Five hundred years ago, Martin Luther led us out of the dominating leadership paradigm of Roman Catholicism. Instead of producing a New Testament form of kingdom leadership, however, the protesters or Protestants, developed their manmade government structures to guarantee that they would never fall back into a papal dictatorship again.
They did not visit the Bible for this new polity and policy. They used proof-texting passages to rebound off Roman error. They met themselves in the middle about titles, but they stretched themselves far enough from the end point of human dictatorship to empty the leadership of the kingdom of its Biblical order.
This continued through the development of Christianity, leading up to the twentieth century. A breath of fresh air blew through the kingdom from the early 1900s to the early 2000s with a variety of odd twists and turns. Along the way, a more Biblical pattern formed at the same time, a new Evangelicalism arose.
Somewhere along the line, church-growthism became so dominant in its influence among them that it erased the kingdom leadership dynamics altogether. They reacted to the restoration of kingdom leadership dynamics, choosing to hold onto “pastor” and “teacher” while making evangelist the recruitment arm of leadership. They not only ignored apostle and prophet, but they also condemned them to hell.
So, we staggered into the 2010s with an apostolic restoration that failed to mature into a Reformation, and a deteriorating evangelicalism embracing humanism and church-growthism at the expense of kingdom dynamics.
During that period, evangelicals emptied the church of nearly every kingdom leadership principle, process, and protocol designed and defined by the King for discipling.
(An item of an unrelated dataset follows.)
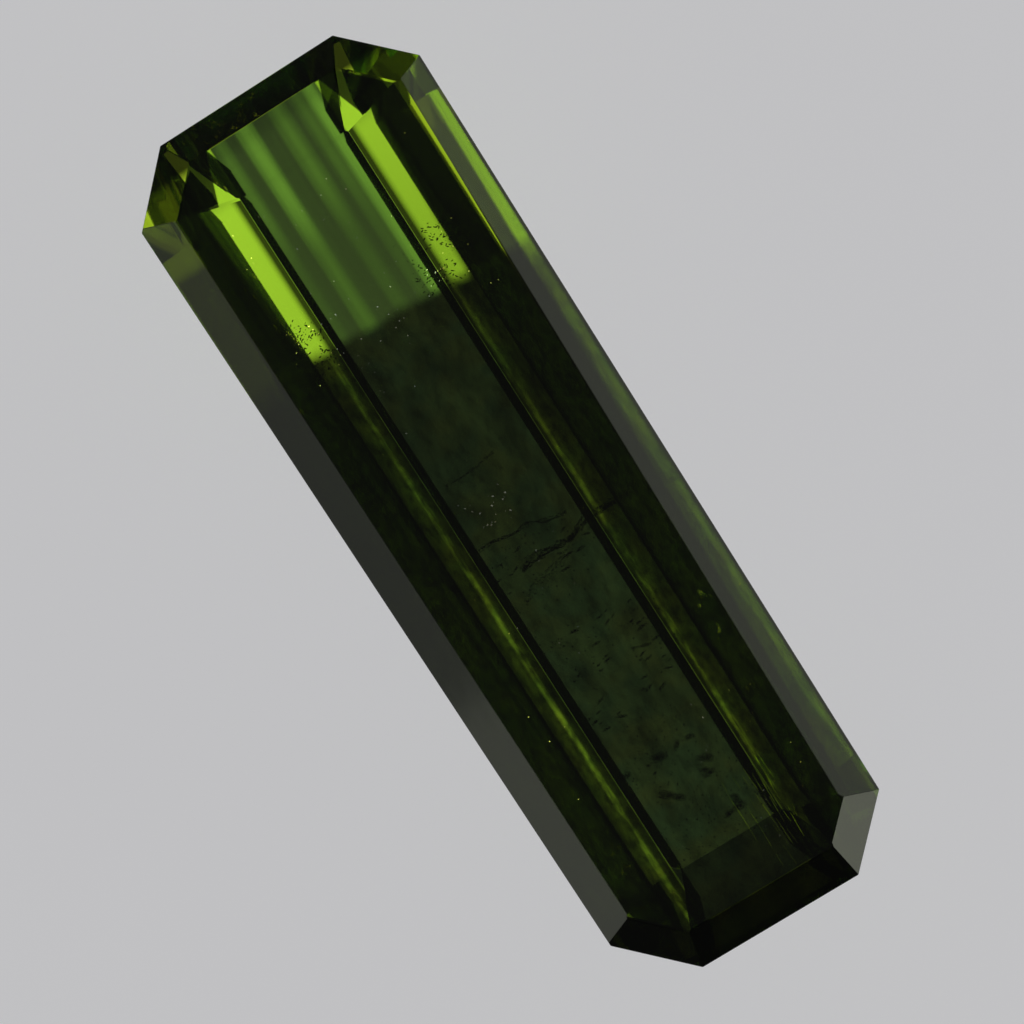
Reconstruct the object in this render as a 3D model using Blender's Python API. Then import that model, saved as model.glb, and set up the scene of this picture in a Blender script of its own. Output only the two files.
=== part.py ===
"""A step-cut tourmaline, ground facet by facet from a block, lying on its culet.

Metres, +Z up. The stone is long in X, with its light-coloured end at -X. The table is on
top. The origin is on the culet, the narrow flat underneath, at mid length and width.
"""

from math import asin, atan2, cos, pi, radians, sin, sqrt, tan

import bmesh
import bpy
import numpy as np
from mathutils import Vector

# The girdle's outline from above: a long octagon, a little wider at its light end.
LENGTH = 0.0150
WIDTH_AT_LIGHT_END = 0.00504
WIDTH_AT_DARK_END = 0.00470
CORNER_LEG = 0.00097
DARK_END_SKEW = radians(-2.0)

# The girdle is a thin upright band between the crown above and the pavilion below.
GIRDLE_HEIGHT = 0.00013

# A row is a ring of facets. Its rise is its upright height, and then come its facets'
# tilts from level, by kind, and how far each kind is swung out of line with the girdle's
# side. Left and right are as seen from the dark end. The last row only eases the ends into
# the culet.
CROWN_ROWS = (
    {
        "rise": 0.00044,
        "swing": {"left side": radians(-0.41)},
        "left side": radians(41.3),
        "right side": radians(41.3),
        "light end": radians(44.0),
        "dark end": radians(37.1),
        "corner": radians(41.9),
    },
    {
        "rise": 0.00045,
        "swing": {
            "left side": radians(-0.54),
            "right side": radians(0.54),
            "light end": radians(0.3),
            "dark end": radians(0.3),
            "corner": radians(0.3),
        },
        "left side": radians(24.8),
        "right side": radians(24.8),
        "light end": radians(26.9),
        "dark end": radians(26.9),
        "corner": radians(27.3),
    },
)
PAVILION_ROWS = (
    {
        "rise": 0.00037,
        "swing": {},
        "left side": radians(64.5),
        "right side": radians(60.0),
        "light end": radians(74.0),
        "dark end": radians(73.0),
        "corner": radians(74.0),
    },
    {
        "rise": 0.00102,
        "swing": {"left side": radians(-0.36)},
        "left side": radians(53.4),
        "right side": radians(56.6),
        "light end": radians(73.5),
        "dark end": radians(71.5),
        "corner": radians(72.0),
    },
    {
        "rise": 0.00058,
        "swing": {"left side": radians(-0.36), "right side": radians(0.36)},
        "left side": radians(53.3),
        "right side": radians(51.3),
        "light end": radians(73.0),
        "dark end": radians(67.0),
        "corner": radians(70.0),
    },
    {
        "rise": 0.00033,
        "swing": {},
        "light end": radians(20.5),
        "dark end": radians(22.5),
        "corner": radians(35.0),
    },
)

# The block that the stone is ground from stands clear of the finished stone all round.
BLOCK_MARGIN = 0.001
ON_THE_PLANE = 1e-8

GREEN = (0.030, 0.085, 0.012, 1.0)
POLISH = 0.03
REFRACTIVE_INDEX = 1.63


def clear_scene():
    for obj in list(bpy.data.objects):
        bpy.data.objects.remove(obj, do_unlink=True)


def collection_named(name):
    collection = bpy.data.collections.new(name)
    bpy.context.scene.collection.children.link(collection)
    return collection


def green_tourmaline():
    material = bpy.data.materials.new("green tourmaline")
    material.use_nodes = True
    surface = material.node_tree.nodes["Principled BSDF"].inputs
    surface["Base Color"].default_value = GREEN
    surface["Roughness"].default_value = POLISH
    surface["Metallic"].default_value = 0.0
    surface["IOR"].default_value = REFRACTIVE_INDEX
    surface["Transmission Weight"].default_value = 1.0
    material.diffuse_color = GREEN
    return material


def heading(azimuth):
    return np.array((cos(azimuth), sin(azimuth)))


def meeting_point(first, second):
    """Where two straight sides of the outline would meet, if their corner weren't cut."""
    headings = np.array((heading(first["azimuth"]), heading(second["azimuth"])))
    return np.linalg.solve(headings, (first["reach"], second["reach"]))


def corner_between(first, second):
    """The short side that cuts CORNER_LEG off both of its neighbours."""
    out = heading(first["azimuth"]) + heading(second["azimuth"])
    azimuth = atan2(out[1], out[0])
    sharp = meeting_point(first, second) @ heading(azimuth)
    return {"kind": "corner", "azimuth": azimuth, "reach": sharp - CORNER_LEG / sqrt(2)}


def outline():
    """The girdle's eight sides, each with a kind, an azimuth and a distance from the axis."""
    taper = asin((WIDTH_AT_LIGHT_END - WIDTH_AT_DARK_END) / 2 / LENGTH)
    reach = (WIDTH_AT_LIGHT_END + WIDTH_AT_DARK_END) / 4 * cos(taper)
    straight = (
        {"kind": "dark end", "azimuth": DARK_END_SKEW, "reach": LENGTH / 2},
        {"kind": "right side", "azimuth": pi / 2 - taper, "reach": reach},
        {"kind": "light end", "azimuth": pi, "reach": LENGTH / 2},
        {"kind": "left side", "azimuth": taper - pi / 2, "reach": reach},
    )
    neighbours = straight[1:] + straight[:1]
    corners = [corner_between(*pair) for pair in zip(straight, neighbours)]
    return [*straight, *corners]


def block(bottom, top):
    stone = bmesh.new()
    bmesh.ops.create_cube(stone, size=1.0)
    size = (LENGTH + BLOCK_MARGIN, WIDTH_AT_LIGHT_END + BLOCK_MARGIN, top - bottom)
    bmesh.ops.scale(stone, vec=size, verts=stone.verts)
    bmesh.ops.translate(stone, vec=(0.0, 0.0, (top + bottom) / 2), verts=stone.verts)
    return stone


def grind(stone, point, normal):
    """One flat facet: what lies beyond the plane is ground away and the wound closed."""
    cut = bmesh.ops.bisect_plane(
        stone,
        geom=[*stone.verts, *stone.edges, *stone.faces],
        dist=ON_THE_PLANE,
        plane_co=point,
        plane_no=normal,
        clear_outer=True,
    )
    rim = [item for item in cut["geom_cut"] if isinstance(item, bmesh.types.BMEdge)]
    bmesh.ops.holes_fill(stone, edges=rim)


def grind_row(stone, sides, row, height, way):
    """A ring of facets from this height, upwards for way 1 and downwards for way -1.

    Returns the outline that is left at the row's far edge, and that edge's height.
    """
    left = []
    for side in sides:
        tilt = row[side["kind"]]
        swing = row["swing"].get(side["kind"], 0.0)
        out = Vector((*heading(side["azimuth"] + swing), 0.0))
        normal = out * sin(tilt) + Vector((0.0, 0.0, way * cos(tilt)))
        grind(stone, out * side["reach"] + Vector((0.0, 0.0, height)), normal)
        left.append({**side, "reach": side["reach"] - row["rise"] / tan(tilt)})
    return left, height + way * row["rise"]


def rise_of(rows):
    return sum(row["rise"] for row in rows)


def step_cut_stone():
    girdle_bottom = rise_of(PAVILION_ROWS)
    girdle_top = girdle_bottom + GIRDLE_HEIGHT
    stone = block(0.0, girdle_top + rise_of(CROWN_ROWS))
    for side in outline():
        out = Vector((*heading(side["azimuth"]), 0.0))
        grind(stone, out * side["reach"], out)
    for rows, height, way in ((CROWN_ROWS, girdle_top, 1), (PAVILION_ROWS, girdle_bottom, -1)):
        sides = outline()
        for row in rows:
            sides = [side for side in sides if side["kind"] in row]
            sides, height = grind_row(stone, sides, row, height, way)
    centre_over_origin(stone)
    bmesh.ops.recalc_face_normals(stone, faces=stone.faces)
    return stone


def centre_over_origin(stone):
    corners = np.array([vert.co[:] for vert in stone.verts])
    middle = (corners.min(axis=0) + corners.max(axis=0)) / 2
    bmesh.ops.translate(stone, vec=(-middle[0], -middle[1], 0.0), verts=stone.verts)


def add_part(name, shape, material, collection):
    mesh = bpy.data.meshes.new(name)
    shape.to_mesh(mesh)
    shape.free()
    mesh.materials.append(material)
    part = bpy.data.objects.new(name, mesh)
    collection.objects.link(part)
    return part


def main():
    clear_scene()
    parts = collection_named("tourmaline")
    add_part("cut_stone", step_cut_stone(), green_tourmaline(), parts)


main()
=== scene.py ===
import math

import bmesh
import bpy
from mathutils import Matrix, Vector


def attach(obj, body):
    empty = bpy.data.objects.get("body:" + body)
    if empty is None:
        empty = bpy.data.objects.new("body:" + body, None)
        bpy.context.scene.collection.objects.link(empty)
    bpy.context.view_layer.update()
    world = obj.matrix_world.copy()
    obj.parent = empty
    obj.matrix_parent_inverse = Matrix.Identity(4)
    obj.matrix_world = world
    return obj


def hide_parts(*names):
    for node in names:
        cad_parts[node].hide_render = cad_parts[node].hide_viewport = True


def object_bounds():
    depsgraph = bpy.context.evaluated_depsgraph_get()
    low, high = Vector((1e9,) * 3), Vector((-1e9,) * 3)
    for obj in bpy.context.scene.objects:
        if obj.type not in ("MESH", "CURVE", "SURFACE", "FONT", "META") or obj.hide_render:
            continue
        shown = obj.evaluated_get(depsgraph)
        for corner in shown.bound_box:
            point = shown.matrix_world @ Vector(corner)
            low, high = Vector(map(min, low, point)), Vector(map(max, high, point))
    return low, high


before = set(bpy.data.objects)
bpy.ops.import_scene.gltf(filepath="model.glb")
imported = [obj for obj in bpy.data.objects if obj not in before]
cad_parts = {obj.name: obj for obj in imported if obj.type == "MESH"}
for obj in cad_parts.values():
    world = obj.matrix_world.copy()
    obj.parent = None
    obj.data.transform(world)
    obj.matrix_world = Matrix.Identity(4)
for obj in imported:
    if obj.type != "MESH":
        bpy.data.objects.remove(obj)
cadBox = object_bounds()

mm = 0.001
stoneNode = "cut_stone"
tableHeight = cadBox[1].z / mm
white = (1.0, 1.0, 1.0, 1.0)

# settings that many nodes share. A Mix node's sockets are 0 for the factor, then 2 and 3 for
# numbers or 6 and 7 for colours. A Random Value node's are 0 and 1 for vectors or 2 and 3 for
# numbers, and 8 for the seed.
times = {"operation": "MULTIPLY"}
plus = {"operation": "ADD"}
minus = {"operation": "SUBTRACT"}
soft = {"interpolation_type": "SMOOTHSTEP"}
tinted = {"data_type": "RGBA", "blend_type": "MULTIPLY"}
blended = {"data_type": "RGBA", "blend_type": "MIX"}
single = {"data_type": "FLOAT"}


def linear(hexColour):
    # sRGB hex to the linear values that Blender's sockets hold
    parts = [int(hexColour[i:i + 2], 16) / 255 for i in (1, 3, 5)]
    return [p / 12.92 if p <= 0.04045 else ((p + 0.055) / 1.055) ** 2.4 for p in parts] + [1.0]


def addNode(tree, kind, sockets=None, **settings):
    # one node with its settings: each socket takes a value, or a link from another node's output
    node = tree.nodes.new(kind)
    for name, value in settings.items():
        setattr(node, name, value)
    for socket, value in (sockets or {}).items():
        if isinstance(value, bpy.types.NodeSocket):
            tree.links.new(value, node.inputs[socket])
        else:
            node.inputs[socket].default_value = value
    return node.outputs


def newMaterial(name):
    material = bpy.data.materials.new(name)
    material.use_nodes = True
    tree = material.node_tree
    return material, tree, tree.nodes["Principled BSDF"].inputs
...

The method and manner of maturing saints were stored in the attic or basement, and the church fed by marketing, entertainment, and event planning moved onto the main floor.
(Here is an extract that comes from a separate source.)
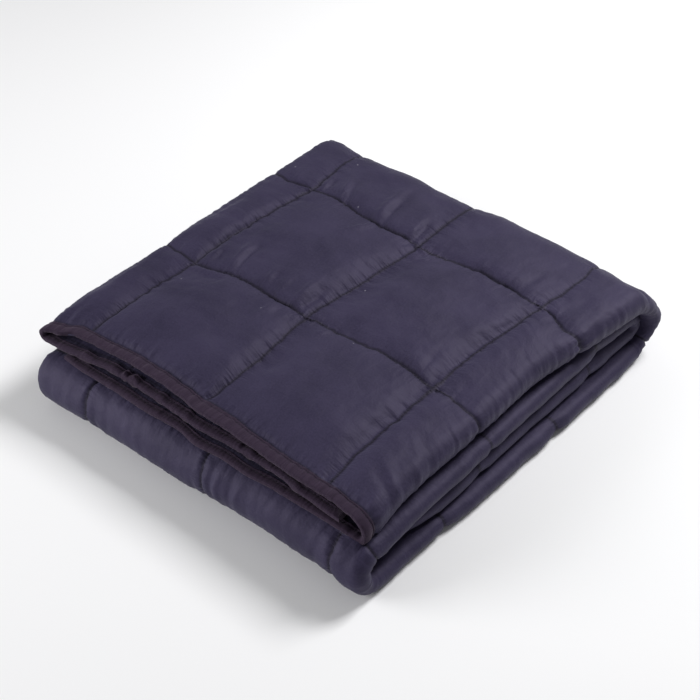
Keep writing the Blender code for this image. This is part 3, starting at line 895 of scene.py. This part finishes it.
# -------- Materials --------
class Nodes:
    """Short ways to add and link shader nodes."""

    def __init__(self, name):
        self.material = bpy.data.materials.new(name)
        self.material.use_nodes = True
        self.tree = self.material.node_tree
        self.shader = self.tree.nodes["Principled BSDF"]

    def add(self, kind, **settings):
        node = self.tree.nodes.new(kind)
        for key, value in settings.items():
            setattr(node, key, value)
        return node

    def put(self, source, socket):
        if isinstance(source, (int, float, tuple)):
            socket.default_value = source
        else:
            self.tree.links.new(source, socket)

    def math(self, operation, first, second=0.0):
        node = self.add("ShaderNodeMath", operation=operation)
        self.put(first, node.inputs[0])
        self.put(second, node.inputs[1])
        return node.outputs[0]

    def weighted(self, *parts):
        """The sum of values, each times its weight."""
        total, *others = [self.math("MULTIPLY", value, weight) for value, weight in parts]
        for other in others:
            total = self.math("ADD", total, other)
        return total

    def combine(self, x, y):
        node = self.add("ShaderNodeCombineXYZ")
        self.put(x, node.inputs[0])
        self.put(y, node.inputs[1])
        return node.outputs[0]

    def flat(self):
        node = self.add("ShaderNodeUVMap", uv_map="flat")
        split = self.add("ShaderNodeSeparateXYZ")
        self.put(node.outputs[0], split.inputs[0])
        return split.outputs[0], split.outputs[1]

    def noise(self, vector, scale=1.0, detail=2.0, roughness=0.5):
        node = self.add("ShaderNodeTexNoise")
        self.put(vector, node.inputs["Vector"])
        node.inputs["Scale"].default_value = scale
        node.inputs["Detail"].default_value = detail
        node.inputs["Roughness"].default_value = roughness
        return node.outputs[0]

    def streaks(self, u, v, per_metre_u, per_metre_v):
        """Noise drawn out along one direction of the cloth."""
        u, v = self.math("MULTIPLY", u, per_metre_u), self.math("MULTIPLY", v, per_metre_v)
        return self.noise(self.combine(u, v))

    def lint(self, vector):
        """A few scattered specks of lint: 1 on a speck, 0 elsewhere."""
        node = self.add("ShaderNodeTexVoronoi", voronoi_dimensions="2D")
        self.put(vector, node.inputs["Vector"])
        node.inputs["Scale"].default_value = LINT_PER_METRE
        chosen = self.add("ShaderNodeSeparateColor")
        self.put(node.outputs["Color"], chosen.inputs[0])
        speck = self.math("LESS_THAN", node.outputs["Distance"], LINT_RADIUS * LINT_PER_METRE)
        return self.math("MULTIPLY", speck, self.math("LESS_THAN", chosen.outputs[0], LINT_SHARE))

    def number(self, name):
        return self.add("ShaderNodeAttribute", attribute_name=name).outputs["Fac"]

    def mix(self, factor, first, second):
        node = self.add("ShaderNodeMix", data_type="RGBA")
        self.put(factor, node.inputs["Factor"])
        self.put(first, node.inputs["A"])
        self.put(second, node.inputs["B"])
        return next(o for o in node.outputs if o.type == "RGBA")

    def spread(self, value, low, high, to_low=0.0, to_high=1.0):
        node = self.add("ShaderNodeMapRange", clamp=True)
        for index, number in enumerate((value, low, high, to_low, to_high)):
            self.put(number, node.inputs[index])
        return node.outputs[0]

    def bump(self, height):
        node = self.add("ShaderNodeBump")
        node.inputs["Strength"].default_value = 1.0
        node.inputs["Distance"].default_value = 1.0
        self.put(height, node.inputs["Height"])
        self.put(node.outputs[0], self.shader.inputs["Normal"])

    def finish(self, values):
        """Give the shader's sockets plain values."""
        for name, value in values.items():
            self.shader.inputs[name].default_value = value


QUILT_DARK = (0.010, 0.008, 0.024, 1.0)
QUILT_COLOUR = (0.021, 0.017, 0.042, 1.0)
QUILT_LIGHT = (0.034, 0.028, 0.061, 1.0)
TAPE_DARK = (0.014, 0.007, 0.018, 1.0)
TAPE_COLOUR = (0.026, 0.014, 0.033, 1.0)
LINT_COLOUR = (0.16, 0.15, 0.19, 1.0)
LINT_PER_METRE = 24.0
LINT_RADIUS = 0.0007
LINT_SHARE = 0.07
# Dark thread line at the seams with painted shade of the seam grooves beside it: its colour, the distances
# from the seam over which it fades out, and its strength.
SEAM_THREAD_AND_SHADE_COLOUR = (0.006, 0.005, 0.011, 1.0)
SEAM_THREAD_AND_SHADE_REACH = (0.0004, 0.0024)
SEAM_SHADE = 0.85
TONE_RANGE = (0.33, 0.57)
PLAIN_SHARE = 0.30
THREAD_PITCH = 0.00050
RIB_PITCH = 0.0011
# Streaks of the cloth, as noise per metre along and across them: slubs, the ticks that run out from the
# seams, and the tape's puckers.
SLUB_STREAKS = (90.0, 1500.0)
TICK_STREAKS = (60.0, 340.0)
TAPE_STREAKS = (60.0, 330.0)
TICK_FADE = 0.0075
TICK_HEIGHT = 0.0016
RUMPLE_HEIGHT = 0.00075
SLUB_HEIGHT = 0.00003
WEAVE_HEIGHT = 0.000012
TAPE_STREAK_HEIGHT = 0.0009
RIB_HEIGHT = 0.00002
QUILT_ROUGHNESS = (0.58, 0.68)
QUILT_FINISH = {
    "Specular IOR Level": 0.32,
    "Specular Tint": (0.80, 0.72, 1.0, 1.0),
    "Sheen Weight": 0.06,
    "Sheen Roughness": 0.45,
    "Sheen Tint": (0.80, 0.82, 1.0, 1.0),
}
TAPE_FINISH = {
    "Roughness": 0.86,
    "Specular IOR Level": 0.25,
    "Sheen Weight": 0.10,
    "Sheen Roughness": 0.45,
    "Sheen Tint": (0.95, 0.80, 0.95, 1.0),
}
THREAD_FINISH = {"Base Color": (0.016, 0.012, 0.027, 1.0), "Roughness": 0.7, "Specular IOR Level": 0.3}


def ripple(nodes, value, pitch):
    """An even rise and fall with this pitch."""
    return nodes.math("SINE", nodes.math("MULTIPLY", value, 2.0 * math.pi / pitch))


def quilt_material():
    """Plain woven cotton: threads, slubs, faint mottling, puckers at the seams and a little lint."""
    nodes = Nodes("quilt_cotton")
    u, v = nodes.flat()
    across = nodes.number("to_long_seam")
    along = nodes.number("to_cross_seam")
    place = nodes.combine(u, v)
    weave = nodes.math("MULTIPLY", ripple(nodes, u, THREAD_PITCH), ripple(nodes, v, THREAD_PITCH))
    slubs = nodes.math("ADD", nodes.streaks(u, v, *SLUB_STREAKS), nodes.streaks(u, v, *SLUB_STREAKS[::-1]))
    mottle = nodes.noise(place, 620.0, 3.0, 0.7)
    cloud = nodes.noise(place, 28.0, 2.0, 0.5)
    tone = nodes.weighted((mottle, 0.45), (cloud, 0.35), (slubs, 0.10))
    colour = nodes.mix(nodes.spread(tone, *TONE_RANGE), QUILT_DARK, QUILT_LIGHT)
    colour = nodes.mix(PLAIN_SHARE, colour, QUILT_COLOUR)
    # Painted shade in the seam grooves, together with the dark thread line: the colour darkens towards each
    # seam.
    seam_thread_and_shade = nodes.spread(nodes.math("MINIMUM", across, along), *SEAM_THREAD_AND_SHADE_REACH, 1.0, 0.0)
    colour = nodes.mix(nodes.math("MULTIPLY", seam_thread_and_shade, SEAM_SHADE), colour, SEAM_THREAD_AND_SHADE_COLOUR)
    colour = nodes.mix(nodes.lint(place), colour, LINT_COLOUR)
    nodes.put(colour, nodes.shader.inputs["Base Color"])

    ticks = []
    for away, streaks in ((across, TICK_STREAKS), (along, TICK_STREAKS[::-1])):
        fade = nodes.math("EXPONENT", nodes.math("MULTIPLY", away, -1.0 / TICK_FADE))
        ticks.append(nodes.math("MULTIPLY", nodes.streaks(u, v, *streaks), fade))
    ticks = nodes.math("ADD", *ticks)
    rumple = nodes.noise(place, 120.0, 3.0, 0.55)
    nodes.bump(nodes.weighted((ticks, TICK_HEIGHT), (rumple, RUMPLE_HEIGHT), (slubs, SLUB_HEIGHT),
                              (weave, WEAVE_HEIGHT)))
    nodes.put(nodes.spread(mottle, 0.3, 0.7, *QUILT_ROUGHNESS), nodes.shader.inputs["Roughness"])
    nodes.finish(QUILT_FINISH)
    return nodes.material


def tape_material():
    """Finer, slightly ribbed tape cloth, darker and more maroon than the covers."""
    nodes = Nodes("binding_cotton")
    u, v = nodes.flat()
    mottle = nodes.noise(nodes.combine(u, v), 300.0, 3.0, 0.6)
    colour = nodes.mix(nodes.spread(mottle, 0.3, 0.7), TAPE_DARK, TAPE_COLOUR)
    nodes.put(nodes.mix(0.5, colour, TAPE_COLOUR), nodes.shader.inputs["Base Color"])
    pucker = nodes.streaks(u, v, *TAPE_STREAKS[::-1])
    nodes.bump(nodes.weighted((pucker, TAPE_STREAK_HEIGHT), (ripple(nodes, u, RIB_PITCH), RIB_HEIGHT)))
    nodes.finish(TAPE_FINISH)
    return nodes.material


def plain_material(name, finish):
    """A material with one plain finish."""
    nodes = Nodes(name)
    nodes.finish(finish)
    return nodes.material


# -------- Camera, floor and light --------
CAMERA_PLACE = Vector((0.611, -0.735, 0.830))
CAMERA_TARGET = Vector((0.035, -0.0425, 0.0725))
CAMERA_LENS = 75.65


def place_camera():
    """The photograph's viewing angle."""
    camera = add_object("camera", bpy.data.cameras.new("camera"))
    camera.data.lens = CAMERA_LENS
    camera.data.sensor_width = 36.0
    camera.location = CAMERA_PLACE - Vector(MIDDLE)
    camera.rotation_euler = (CAMERA_TARGET - CAMERA_PLACE).to_track_quat("-Z", "Y").to_euler()
    bpy.context.scene.camera = camera


FLOOR_HALF = 6.0
FLOOR_DROP = 0.0002
FLOOR_FINISH = {"Base Color": (0.90, 0.90, 0.91, 1.0), "Roughness": 0.9}


def make_floor():
    """A wide pale floor, just under the blanket."""
    mesh = bpy.data.meshes.new("floor")
    corners = [(x * FLOOR_HALF, y * FLOOR_HALF, 0) for x, y in ((-1, -1), (1, -1), (1, 1), (-1, 1))]
    mesh.from_pydata(corners, [], [(0, 1, 2, 3)])
    floor = add_object("floor", mesh)
    floor.location.z = -FLOOR_DROP
    mesh.materials.append(plain_material("floor_white", FLOOR_FINISH))


# Soft lights: name, place, power in watts, width.
LIGHTS = (
    ("back", (0.36, 0.92, 1.16), 21.5, 0.50),
    ("front", (-1.25, -1.45, 0.7), 32.0, 1.2),
)
SKY_STRENGTH = 0.23


def make_lights():
    """Large soft boxes and an even white sky."""
    for name, place, power, width in LIGHTS:
        light = bpy.data.lights.new(name, "AREA")
        light.energy = power
        light.size = width
        lamp = add_object(name, light)
        lamp.location = place
        lamp.rotation_euler = (-Vector(place)).to_track_quat("-Z", "Y").to_euler()
    world = bpy.data.worlds.new("studio")
    world.use_nodes = True
    sky = world.node_tree.nodes["Background"]
    sky.inputs["Color"].default_value = (1.0, 1.0, 1.0, 1.0)
    sky.inputs["Strength"].default_value = SKY_STRENGTH
    bpy.context.scene.world = world


# -------- Everything together --------
place_camera()
make_floor()
make_lights()
quilt = make_quilt()
tape = make_tape()
quilt.data.materials.append(quilt_material())
tape.data.materials.append(tape_material())
stitches = make_stitches()
stitches.data.materials.append(plain_material("thread", THREAD_FINISH))
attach(stitches, "root")
for piece, node in ((quilt, "quilt"), (tape, "binding_tape")):
    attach(piece, "root")
    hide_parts(node)
bpy.context.scene.view_settings.view_transform = "Standard"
At the same time, the effort to mature kingdom leadership faltered severely because of a heady exaggeration of the authority and power of apostles who wished reestablish themselves at the expense of the other four dynamics of leadership. The contrast between a pastor-led and an apostle-led “church” was so severe that disgust and disdain for all but apostles diminished the design and exaggerated the definitions.
During the wild ride of the sixties and seventies, we lost kingdom culture, and we did not even know we lost it. During the hectic and harrowing haste of the eighties and nineties, losing kingdom leadership dynamics did not even ripple the surface of evangelicalism. At the same time, when the apostolic restoration should have begun with the restoration of kingdom and kingdom culture, it gave itself to becoming the modern improvement or Next Step in church-growthism.
The missiology of the American church scene changed from discipling to accumulation, until accumulating believers is now the only measurement of success for the modern American church. At the same time, the apostolic restoration stalled to a standstill because it tried to use the same method of measurement.
To prove that apostle still existed, they accumulated some. To show that prophets still existed, they accumulated some. They ignored accumulating or normalizing teachers, evangels, and shepherds within the restoration as if these were not even important or “once we get apostles back, everything else will fall into place.”
They didn’t. A working definition of these offices remains something apart from the accumulation of apostles and prophets. And, these two offices still make a run for the most attention, one at the expense of the other.
As we approach the Roaring Twenties and the New Era Reformation, we have a heady sense of anticipation, but we still have a lot of work to do in a short period. God is ready. We are not. God is going to act in powerful ways. We do not yet have a restored kingdom culture and kingdom leadership dynamics in place to receive and release what He is doing into a kingdom reset.
This great chasm of unpreparedness demands a vigorous response from the fathering leaders of this generation. It requires a new way of training kingdom leaders that recognizes preparation and positioning, as well as personal posturing. It requires a courageous policing of the frauds. It demands a clear and present response to clear and present danger, namely, that we will not bring maturity what God has restored.
We cannot miss what God intends to do next. Ready or not, here He comes! Yet, whole segments of the representative, radical, regional Remnant are not ready to respond to Him in the day of His power. At least, they are not ready to respond with a restored kingdom culture. Yet, kingdom culture is the only foundation upon which to build apostolic order. And, apostolic order is the only way to restore the function of apostles and prophets at the foundational levels.
We have a restoration. We do not have a Reformation. When we do, the modern evangelical church will have to choose between humanism and God, revival and relevancy to the existing culture. At the same time, the apostolic restoration will need to decide if they want to join in the Reformation or maintain the status quo of the restoration because the restoration needs some deep cleaning that only the kingdom culture can give it.